As an example, Kyle tried to persuade his audience of professors and peers that a new type of sonata should be acknowledged and classified alongside the existing five types. The meat of his argument came from providing musical examples that fit into multiple categories and could not be constrained by one classification.

It was certainly a compelling argument and really got me thinking about the nature of compositon versus theory. Creation versus definition. Chaos versus order.

As a composer, I have a natural bias that would have me leaning towards the idea that compostion came before theory. The first mental image I conjure up is that of our ancient ancestors sitting around creating rhythms with primitive drums and perhaps singing in form or another.

However, if I look at it from Kyle’s point of view, I would have to admit that the very act of defining rhythm and providing even the most basic of structures would reside in the world of theory.

It’s very much in the vein of which came first, the chicken or the egg.

Kyle and I have actually discussed how the ideas of composition and theory are essentially at war with each other. Composers create what they feel/think sounds good. Theorists try to make sense of it and define it.
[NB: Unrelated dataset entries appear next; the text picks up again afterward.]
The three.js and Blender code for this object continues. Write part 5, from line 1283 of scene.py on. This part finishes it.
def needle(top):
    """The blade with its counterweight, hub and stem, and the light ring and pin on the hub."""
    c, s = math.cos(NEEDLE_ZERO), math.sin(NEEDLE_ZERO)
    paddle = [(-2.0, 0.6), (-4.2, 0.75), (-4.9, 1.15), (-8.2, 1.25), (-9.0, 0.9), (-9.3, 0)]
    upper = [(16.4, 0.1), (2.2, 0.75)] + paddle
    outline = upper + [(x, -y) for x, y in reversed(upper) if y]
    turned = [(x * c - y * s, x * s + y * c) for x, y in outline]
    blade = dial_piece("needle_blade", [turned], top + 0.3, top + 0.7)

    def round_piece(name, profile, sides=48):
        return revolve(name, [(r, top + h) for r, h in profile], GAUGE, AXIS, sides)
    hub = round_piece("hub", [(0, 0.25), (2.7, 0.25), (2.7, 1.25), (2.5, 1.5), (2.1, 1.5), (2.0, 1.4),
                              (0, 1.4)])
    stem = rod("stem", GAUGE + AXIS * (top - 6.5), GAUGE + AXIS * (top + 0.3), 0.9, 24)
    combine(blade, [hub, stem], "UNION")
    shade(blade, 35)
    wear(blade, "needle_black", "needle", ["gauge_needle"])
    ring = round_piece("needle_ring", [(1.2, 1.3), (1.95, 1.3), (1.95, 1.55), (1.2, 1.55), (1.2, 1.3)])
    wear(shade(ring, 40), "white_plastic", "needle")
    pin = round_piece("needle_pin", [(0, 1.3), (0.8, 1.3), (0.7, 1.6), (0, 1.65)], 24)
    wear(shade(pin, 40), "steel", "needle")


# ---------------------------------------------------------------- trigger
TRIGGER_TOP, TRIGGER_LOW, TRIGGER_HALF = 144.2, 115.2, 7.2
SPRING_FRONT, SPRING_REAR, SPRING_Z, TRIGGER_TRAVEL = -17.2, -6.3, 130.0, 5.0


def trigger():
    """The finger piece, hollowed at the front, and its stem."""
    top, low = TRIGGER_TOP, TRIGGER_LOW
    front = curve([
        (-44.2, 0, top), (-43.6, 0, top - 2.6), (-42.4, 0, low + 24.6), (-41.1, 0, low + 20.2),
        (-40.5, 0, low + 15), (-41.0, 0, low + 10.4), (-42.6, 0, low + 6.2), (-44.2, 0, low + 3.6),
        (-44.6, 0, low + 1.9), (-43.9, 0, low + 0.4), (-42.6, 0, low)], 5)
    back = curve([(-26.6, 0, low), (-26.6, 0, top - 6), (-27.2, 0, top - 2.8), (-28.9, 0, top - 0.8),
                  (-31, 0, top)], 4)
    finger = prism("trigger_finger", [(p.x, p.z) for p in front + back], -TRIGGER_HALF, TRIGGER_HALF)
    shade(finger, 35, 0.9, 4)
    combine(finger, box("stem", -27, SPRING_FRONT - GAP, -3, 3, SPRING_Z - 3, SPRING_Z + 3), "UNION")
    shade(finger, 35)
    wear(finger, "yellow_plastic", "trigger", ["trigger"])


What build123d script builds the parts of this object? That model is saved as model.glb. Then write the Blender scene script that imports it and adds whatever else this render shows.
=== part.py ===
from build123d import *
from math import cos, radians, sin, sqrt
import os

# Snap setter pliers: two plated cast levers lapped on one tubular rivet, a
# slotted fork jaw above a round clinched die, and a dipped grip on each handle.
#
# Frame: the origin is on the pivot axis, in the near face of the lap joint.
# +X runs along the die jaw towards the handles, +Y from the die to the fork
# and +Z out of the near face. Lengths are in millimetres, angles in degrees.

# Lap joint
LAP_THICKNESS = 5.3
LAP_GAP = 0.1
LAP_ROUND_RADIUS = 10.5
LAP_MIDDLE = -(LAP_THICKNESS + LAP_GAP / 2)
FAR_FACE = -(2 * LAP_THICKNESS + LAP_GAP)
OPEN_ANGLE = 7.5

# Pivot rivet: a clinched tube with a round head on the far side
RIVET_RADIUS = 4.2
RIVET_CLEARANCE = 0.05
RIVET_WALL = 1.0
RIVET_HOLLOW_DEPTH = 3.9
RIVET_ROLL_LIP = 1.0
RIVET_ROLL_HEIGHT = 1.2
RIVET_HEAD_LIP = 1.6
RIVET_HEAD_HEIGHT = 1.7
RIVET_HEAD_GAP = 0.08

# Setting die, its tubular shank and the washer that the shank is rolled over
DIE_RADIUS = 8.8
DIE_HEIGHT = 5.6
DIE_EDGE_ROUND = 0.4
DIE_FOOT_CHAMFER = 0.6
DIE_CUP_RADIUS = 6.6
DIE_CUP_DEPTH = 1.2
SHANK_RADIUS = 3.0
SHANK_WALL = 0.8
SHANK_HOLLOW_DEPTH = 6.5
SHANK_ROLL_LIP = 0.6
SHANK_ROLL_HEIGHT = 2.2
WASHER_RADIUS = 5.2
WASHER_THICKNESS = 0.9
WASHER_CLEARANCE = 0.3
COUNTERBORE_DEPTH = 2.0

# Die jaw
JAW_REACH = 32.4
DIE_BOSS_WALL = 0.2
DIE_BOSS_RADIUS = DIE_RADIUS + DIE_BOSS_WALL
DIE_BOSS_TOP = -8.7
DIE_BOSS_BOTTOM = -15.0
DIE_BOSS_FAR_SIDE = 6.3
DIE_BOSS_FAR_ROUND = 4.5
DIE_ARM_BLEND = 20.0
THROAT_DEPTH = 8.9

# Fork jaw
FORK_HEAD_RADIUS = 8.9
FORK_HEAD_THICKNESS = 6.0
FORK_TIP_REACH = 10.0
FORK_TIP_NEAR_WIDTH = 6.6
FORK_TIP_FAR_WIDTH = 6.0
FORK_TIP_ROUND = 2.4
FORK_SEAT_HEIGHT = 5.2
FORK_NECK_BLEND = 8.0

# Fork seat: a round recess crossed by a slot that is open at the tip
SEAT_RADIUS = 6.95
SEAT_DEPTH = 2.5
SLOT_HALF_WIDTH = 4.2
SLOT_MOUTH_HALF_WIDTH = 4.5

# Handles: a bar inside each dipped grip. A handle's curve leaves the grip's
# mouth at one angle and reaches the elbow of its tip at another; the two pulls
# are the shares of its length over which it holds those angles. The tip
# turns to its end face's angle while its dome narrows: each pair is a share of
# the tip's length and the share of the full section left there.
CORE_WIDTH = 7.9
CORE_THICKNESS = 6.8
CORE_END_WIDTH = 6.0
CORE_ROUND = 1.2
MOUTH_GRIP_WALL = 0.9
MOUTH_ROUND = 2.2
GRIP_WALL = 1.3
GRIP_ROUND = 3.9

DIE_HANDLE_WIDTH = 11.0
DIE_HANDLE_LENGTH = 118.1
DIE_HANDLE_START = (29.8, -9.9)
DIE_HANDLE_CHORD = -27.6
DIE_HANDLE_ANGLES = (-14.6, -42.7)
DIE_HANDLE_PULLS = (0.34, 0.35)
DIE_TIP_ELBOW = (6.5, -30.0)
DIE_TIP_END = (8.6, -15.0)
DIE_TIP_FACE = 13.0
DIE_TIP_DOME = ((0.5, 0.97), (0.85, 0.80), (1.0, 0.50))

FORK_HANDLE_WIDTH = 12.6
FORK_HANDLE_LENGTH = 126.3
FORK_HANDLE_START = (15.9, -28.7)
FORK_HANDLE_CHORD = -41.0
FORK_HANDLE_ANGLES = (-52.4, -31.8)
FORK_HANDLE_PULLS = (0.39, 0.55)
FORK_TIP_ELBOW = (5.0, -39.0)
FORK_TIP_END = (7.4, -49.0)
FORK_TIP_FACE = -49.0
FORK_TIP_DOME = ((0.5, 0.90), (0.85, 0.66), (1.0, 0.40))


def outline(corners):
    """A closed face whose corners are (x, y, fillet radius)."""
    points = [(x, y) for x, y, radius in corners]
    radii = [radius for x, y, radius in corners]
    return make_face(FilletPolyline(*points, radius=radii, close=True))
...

Of course, even though they’re at war with each other, one could never exist without the other.

And upon further thought, this conflict between the two arts actually helps both of them progress forward towards further innovation.  Composers always want to break new ground and come up with ideas that have never been tried. This partially stems from the fact that theory has defined and classified what has already been done. If a composer succeeds at this goal, then theorists suddenly have a plethera of new work ahead of them. It goes hand in hand, and one fire basically feeds the other.

It’s ying and yang. It’s life and death. It’s order and chaos. It’s the power and drive of opposites.

It’s theory and composition: the backbone of the musical world.